Even as another embattled British builder, Bovis, pleads for greater intervention to support the UK mortgage market, where new loan approvals are down 65 per cent versus a year ago, the European Central Bank is looking nervously at the support it has provided the sector.
The eurozone mortgage-backed bond market and the banks who rely on it are braced for some potentially harsh medicine following more, stronger hints from governors of the ECB about some form of crackdown on banks’ use of its liquidity facilities.
The use of mortgage-backed debt and other asset-backed securities (ABS) as collateral for central bank funding in Europe has increased significantly since the credit crunch. Strong signs that the ECB is now about to take action over this have the potential to unsettle not just securitisation markets, but other areas too.
“Increasing speculation about diminishing central bank support in illiquid, difficult-to-price asset-backed security markets is likely to undermine investor risk sentiment and raise the level of write-downs in the banking sector,” says Lena Komileva, head of G7 market economics at interdealer broker Tullett Prebon.
Such comments follow a series of hints from members of the ECB hierarchy, including Jean-Claude Trichet, the president, himself, that banks needed to make greater efforts to re-establish other sources of funding.
European ABS markets have not seen a strong reaction yet to such comments, though analysts note trading is very thin due to liquidity being limited generally and it being the last week in August.
There are many securitisation bankers who work in the field of arranging and selling mortgage-backed bonds who would strongly agree with this view and who say it is near impossible to get the market re-started while cheap central bank money is readily available.
Analysts at Deutsche Bank estimate that ˆ260bn ($386bn) worth of ABS have been created and retained by banks, potentially for use in central bank liquidity facilities, since January.

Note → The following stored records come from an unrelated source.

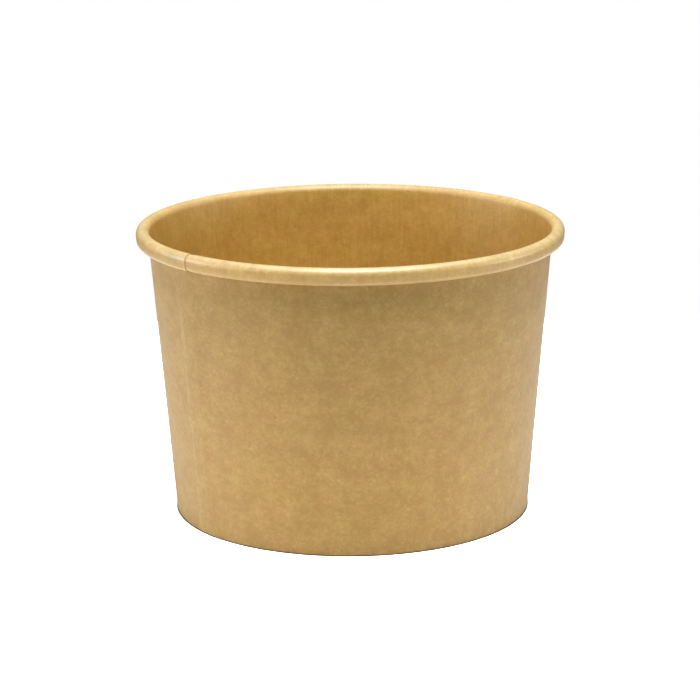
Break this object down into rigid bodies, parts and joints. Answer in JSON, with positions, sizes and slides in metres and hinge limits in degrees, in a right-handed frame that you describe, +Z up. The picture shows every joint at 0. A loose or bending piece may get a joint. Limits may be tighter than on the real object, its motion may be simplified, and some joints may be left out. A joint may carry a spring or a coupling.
{
  "type": "paper soup bowl",
  "caption": "Open round soup bowl of kraft board: tapered wall with a lap seam, a rim rolled outwards, and a stand ring folded round the skirt of a recessed bottom disc.",
  "frame": {"origin": "centre of the ring that the bowl stands on, at table height", "axes": "+Z up, out of the bowl's mouth; -Y towards the viewer of the picture, with the lap seam to the viewer's left"},
  "size_m": [0.115, 0.115, 0.078],
  "materials": {
    "kraft_board": "satin",
    "lined_disc_board": "satin"
  },
  "bodies": {
    "root": {"side_wall": "kraft_board", "bottom_disc": "lined_disc_board"}
  },
  "joints": []
}
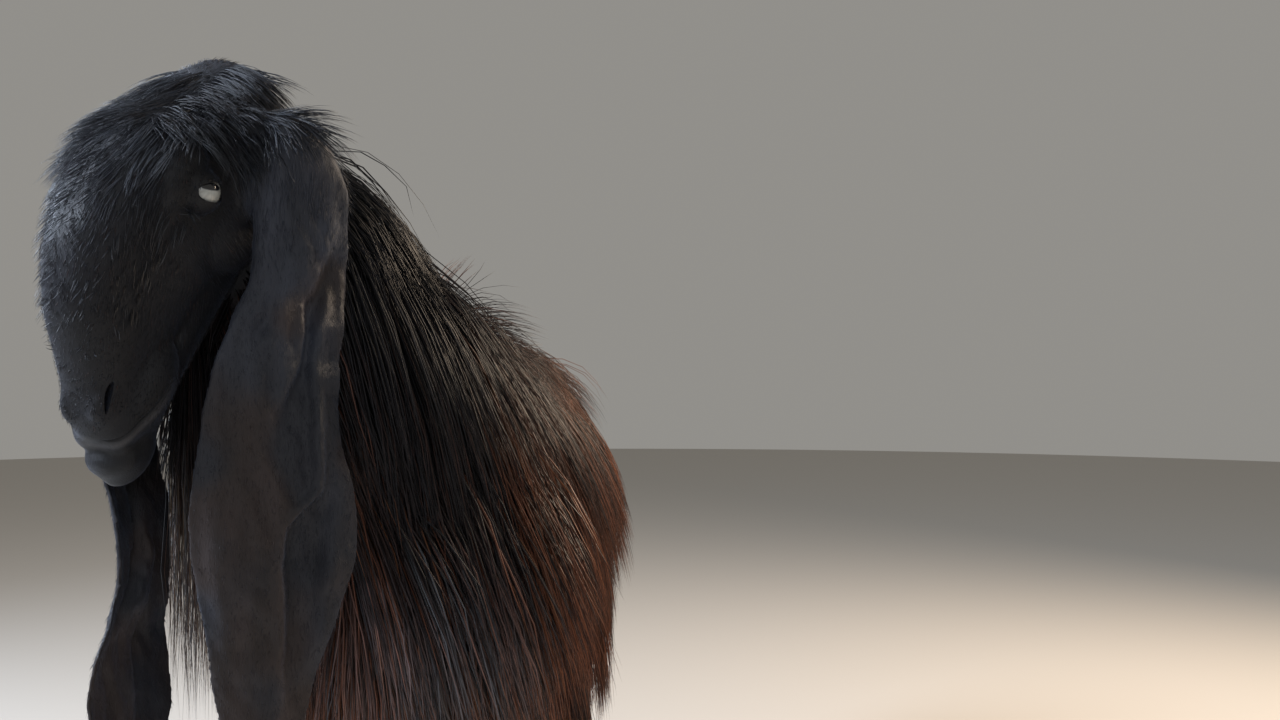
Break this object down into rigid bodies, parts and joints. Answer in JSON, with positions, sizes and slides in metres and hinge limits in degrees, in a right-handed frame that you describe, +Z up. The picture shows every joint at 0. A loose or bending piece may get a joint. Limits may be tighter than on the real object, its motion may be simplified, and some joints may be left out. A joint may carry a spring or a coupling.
{
  "type": "cyprus goat",
  "caption": "Life-size standing goat with a long glossy coat, a strongly arched nose and very long hanging ears; a still model without joints.",
  "frame": {"origin": "middle of the footprint of the whole part, on the floor the claws stand on", "axes": "+Z up, -Y the way the body faces, +X the goat's left side"},
  "size_m": [0.3886, 1.1638, 0.9442],
  "materials": {
    "coat": "long glossy hair",
    "face": "short glossy hair",
    "ear": "short hair over thin skin",
    "leg": "short hair",
    "hoof": "horn",
    "eye": "wet and glossy"
  },
  "bodies": {
    "root": {"torso": "coat", "neck": "coat", "head": "face", "tail": "coat", "leg_front_left": "leg", "leg_front_right": "leg", "leg_rear_left": "leg", "leg_rear_right": "leg", "ear_left": "ear", "eye_left": "eye", "ear_right": "ear", "eye_right": "eye", "claw_front_left_outer": "hoof", "claw_front_left_inner": "hoof", "claw_front_right_outer": "hoof", "claw_front_right_inner": "hoof", "claw_rear_left_outer": "hoof", "claw_rear_left_inner": "hoof", "claw_rear_right_outer": "hoof", "claw_rear_right_inner": "hoof"}
  },
  "joints": []
}
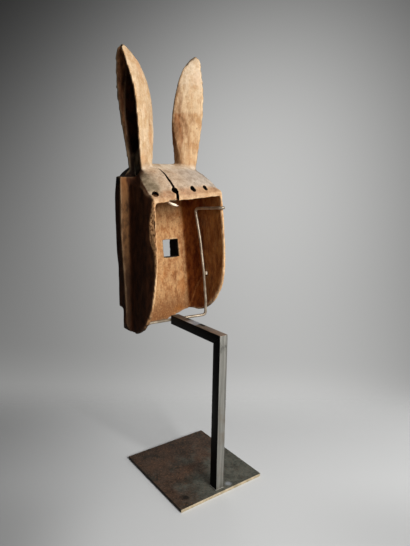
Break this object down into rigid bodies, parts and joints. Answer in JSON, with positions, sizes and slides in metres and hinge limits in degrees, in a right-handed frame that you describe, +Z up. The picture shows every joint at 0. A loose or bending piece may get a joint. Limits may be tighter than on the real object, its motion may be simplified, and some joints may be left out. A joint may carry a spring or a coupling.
{
  "type": "hare mask on stand",
  "caption": "Carved wooden hare mask with tall upright ears and an open hollow back, held on a square steel stand by a bent steel rod.",
  "frame": {"origin": "middle of the base plate's underside", "axes": "+Z up; the mask's face looks along -Y and its hollow back opens towards +Y, where the post stands; +X is the mask's own left"},
  "size_m": [0.213, 0.2841, 0.8502],
  "materials": {
    "carved_wood": "dry hand-carved wood, worn pale on the ears and the domed top, dark with age on the sides and in the hollow",
    "plate_steel": "raw hot-rolled steel plate with a mottled dark brown patina",
    "bar_steel": "raw square steel bar with a dark grey mill finish",
    "rod_steel": "bare bent steel rod, grey with a little brown"
  },
  "bodies": {
    "root": {"mask": "carved_wood", "base_plate": "plate_steel", "post": "bar_steel", "arm": "bar_steel", "cradle_rod": "rod_steel"}
  },
  "joints": []
}
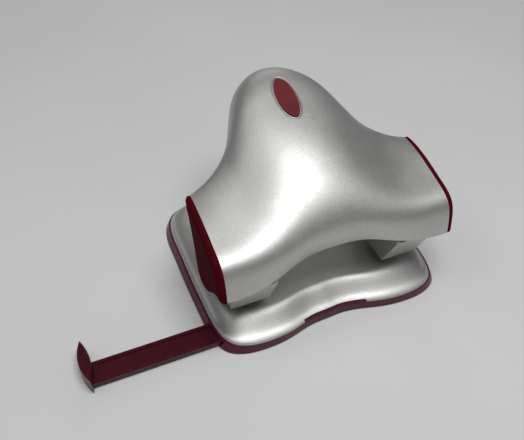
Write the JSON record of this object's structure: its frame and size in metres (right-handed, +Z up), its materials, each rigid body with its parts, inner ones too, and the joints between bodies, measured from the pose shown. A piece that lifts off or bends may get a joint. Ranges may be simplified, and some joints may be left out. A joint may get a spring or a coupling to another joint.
{
  "type": "hole punch",
  "caption": "Desk hole punch with a wide bell-shaped lever handle, a wavy domed base, a swing-down chip tray and a pull-out paper guide.",
  "frame": {"origin": "centre of the base's footprint on the table, in the plane of the tray's flat underside", "axes": "+Z up; -Y is the side the paper enters from; X runs along the handle, with the pull-out paper guide on -X"},
  "size_m": [0.1833, 0.1041, 0.0906],
  "materials": {
    "silver_paint": "satin silver metallic paint",
    "steel": "bright zinc-plated steel",
    "burgundy_gloss": "dark glossy moulded plastic",
    "red_inlay": "satin moulded plastic",
    "plum_plastic": "semi-gloss moulded plastic",
    "burgundy_rail": "semi-gloss moulded plastic"
  },
  "bodies": {
    "base": {"base_plate": "silver_paint", "left_bracket": "silver_paint", "right_bracket": "silver_paint", "bracket_rivets": "steel", "left_die": "steel", "right_die": "steel", "left_return_spring": "steel", "right_return_spring": "steel", "left_pivot_pin": "steel", "right_pivot_pin": "steel", "left_pivot_clip": "steel", "right_pivot_clip": "steel", "tray_hinge_pins": "steel", "guide_bezel": "plum_plastic", "guide_straps": "steel", "detent_spring": "steel"},
    "handle": {"handle_shell": "silver_paint", "lever_frame": "steel", "left_end_cap": "burgundy_gloss", "right_end_cap": "burgundy_gloss", "oval_inlay": "red_inlay", "handle_screws": "steel"},
    "left_punch": {"left_punch_pin": "steel", "left_retainer_clip": "steel"},
    "right_punch": {"right_punch_pin": "steel", "right_retainer_clip": "steel"},
    "tray": {"chip_tray": "plum_plastic"},
    "guide": {"paper_guide": "burgundy_rail", "guide_stop": "burgundy_rail"}
  },
  "joints": [
    {"name": "handle_hinge", "type": "hinge", "parent": "base", "child": "handle", "pos_m": [0, -0.034, 0.042], "axis": [1, 0, 0], "range_deg": [-25, 0], "stiffness_Nm_per_rad": 0.5, "springref_deg": 20.05},
    {"name": "left_punch_slide", "type": "slide", "parent": "base", "child": "left_punch", "axis": [0, 0, 1], "range_m": [-0.0073, 0], "deforming": ["left_return_spring"]},
    {"name": "right_punch_slide", "type": "slide", "parent": "base", "child": "right_punch", "axis": [0, 0, 1], "range_m": [-0.0073, 0], "deforming": ["right_return_spring"]},
    {"name": "tray_hinge", "type": "hinge", "parent": "base", "child": "tray", "pos_m": [0, 0.052, 0.0076], "axis": [1, 0, 0], "range_deg": [0, 60]},
    {"name": "guide_slide", "type": "slide", "parent": "base", "child": "guide", "axis": [-1, 0, 0], "range_m": [-0.054, 0.02]}
  ],
  "couplings": [
    {"joint": "left_punch_slide", "follows": "handle_hinge", "m_per_rad": 0.0162},
    {"joint": "right_punch_slide", "follows": "handle_hinge", "m_per_rad": 0.0162}
  ]
}
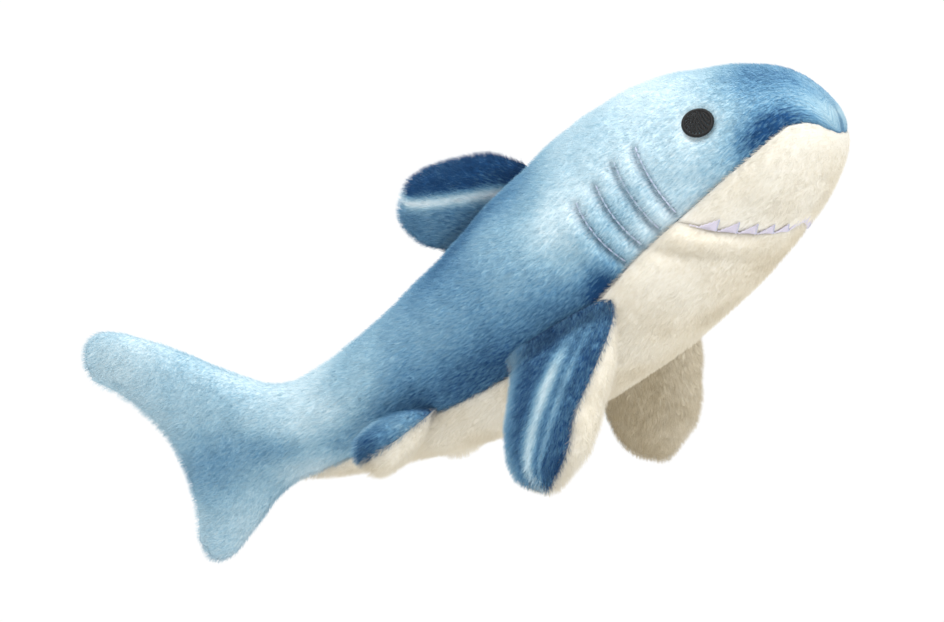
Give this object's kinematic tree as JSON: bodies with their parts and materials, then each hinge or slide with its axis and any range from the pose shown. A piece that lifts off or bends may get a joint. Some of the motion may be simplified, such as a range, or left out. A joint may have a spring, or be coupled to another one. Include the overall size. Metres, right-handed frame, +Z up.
{
  "type": "plush shark",
  "caption": "Soft stuffed shark toy in blue and cream plush, with embroidered eyes, gills and teeth, flapping fins and a wagging tail.",
  "frame": {"origin": "on the floor under the middle of the toy's overall box, as it rests on its chin and its two breast fin tips", "axes": "+X towards the nose, +Y to the shark's left, +Z up; the body leans 22 degrees nose down from level"},
  "size_m": [0.2827, 0.1156, 0.1896],
  "materials": {
    "blue_plush": "short pile plush, brushed nap",
    "cream_plush": "short pile plush, brushed nap",
    "stuffing": "loose polyester fibre",
    "black_thread": "satin embroidery thread",
    "grey_thread": "satin embroidery thread",
    "lilac_thread": "satin embroidery thread"
  },
  "bodies": {
    "torso": {"right_side_panel": "blue_plush", "left_side_panel": "blue_plush", "muzzle_panel": "cream_plush", "belly_panel": "cream_plush", "body_stuffing": "stuffing", "right_eye": "black_thread", "left_eye": "black_thread", "right_gill_stitches": "grey_thread", "left_gill_stitches": "grey_thread", "mouth_embroidery": "lilac_thread"},
    "tail": {"tail_right_panel": "blue_plush", "tail_left_panel": "blue_plush", "tail_stuffing": "stuffing"},
    "back_fin": {"back_fin_right_panel": "blue_plush", "back_fin_left_panel": "blue_plush", "back_fin_stuffing": "stuffing"},
    "right_breast_fin": {"right_breast_fin_top": "blue_plush", "right_breast_fin_bottom": "cream_plush", "right_breast_fin_stuffing": "stuffing"},
    "right_pelvic_fin": {"right_pelvic_fin_top": "blue_plush", "right_pelvic_fin_bottom": "cream_plush", "right_pelvic_fin_stuffing": "stuffing"},
    "left_breast_fin": {"left_breast_fin_top": "blue_plush", "left_breast_fin_bottom": "cream_plush", "left_breast_fin_stuffing": "stuffing"},
    "left_pelvic_fin": {"left_pelvic_fin_top": "blue_plush", "left_pelvic_fin_bottom": "cream_plush", "left_pelvic_fin_stuffing": "stuffing"}
  },
  "joints": [
    {"name": "tail_wag", "type": "hinge", "parent": "torso", "child": "tail", "pos_m": [-0.08232, 0, 0.10199], "axis": [0.3746, 0, 0.9272], "range_deg": [-25, 25], "stiffness_Nm_per_rad": 0.08},
    {"name": "back_fin_flop", "type": "hinge", "parent": "torso", "child": "back_fin", "pos_m": [0.02984, 0, 0.09501], "axis": [0.9919, 0, -0.1267], "range_deg": [-25, 25], "stiffness_Nm_per_rad": 0.03},
    {"name": "right_breast_fin_flap", "type": "hinge", "parent": "torso", "child": "right_breast_fin", "pos_m": [0.02599, -0.03383, 0.03288], "axis": [-0.9288, -0.0012, 0.3706], "range_deg": [-2, 45], "stiffness_Nm_per_rad": 0.3},
    {"name": "right_pelvic_fin_flap", "type": "hinge", "parent": "torso", "child": "right_pelvic_fin", "pos_m": [-0.04125, -0.02106, 0.06302], "axis": [-0.8913, 0.2778, 0.3584], "range_deg": [-15, 35], "stiffness_Nm_per_rad": 0.02},
    {"name": "left_breast_fin_flap", "type": "hinge", "parent": "torso", "child": "left_breast_fin", "pos_m": [0.02599, 0.03383, 0.03288], "axis": [0.9288, -0.0012, -0.3706], "range_deg": [-2, 45], "stiffness_Nm_per_rad": 0.3},
    {"name": "left_pelvic_fin_flap", "type": "hinge", "parent": "torso", "child": "left_pelvic_fin", "pos_m": [-0.04125, 0.02106, 0.06302], "axis": [0.8913, 0.2778, -0.3584], "range_deg": [-15, 35], "stiffness_Nm_per_rad": 0.02}
  ]
}
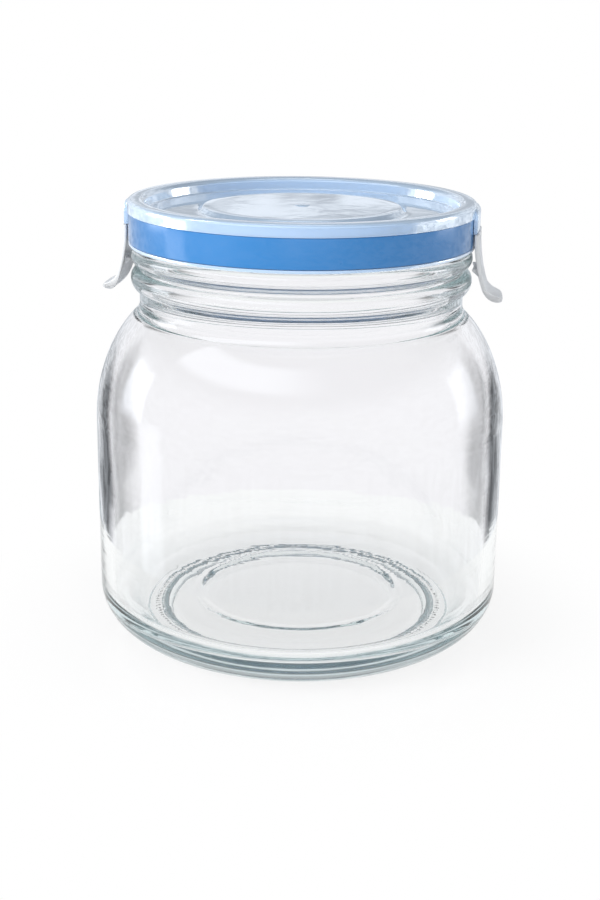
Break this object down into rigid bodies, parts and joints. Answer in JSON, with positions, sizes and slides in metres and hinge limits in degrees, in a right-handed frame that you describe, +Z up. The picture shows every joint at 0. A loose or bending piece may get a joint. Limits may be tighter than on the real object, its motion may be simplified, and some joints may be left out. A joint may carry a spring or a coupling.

UK and Spanish banks, which were most reliant on securitisation, have unsurprisingly been the biggest creators across all currencies.
However, not all of this will have gone to the ECB. The proportion of ECB funding given against ABS collateral has only risen from 12 per cent before the credit crunch to 16 per cent by the end of last year – this would amount to an increase of something in the region of only ˆ20bn.
The tricky questions are over how the profile of the collateral that is used might have changed – in terms of both how risky it is and how old it is, or when it was issued. Some are convinced that central banks have increasingly been used to fund new, or at least more recent mortgage lending.
Radical change is unlikely. Ronald Thomson head of securitisation research at Royal Bank of Scotland thinks it more likely that future securitisations would be affected rather than existing ones, but adds: “Participants may begin to price in liquidity limitations imposed by the ECB as the markets may be forced to absorb more collateral directly.”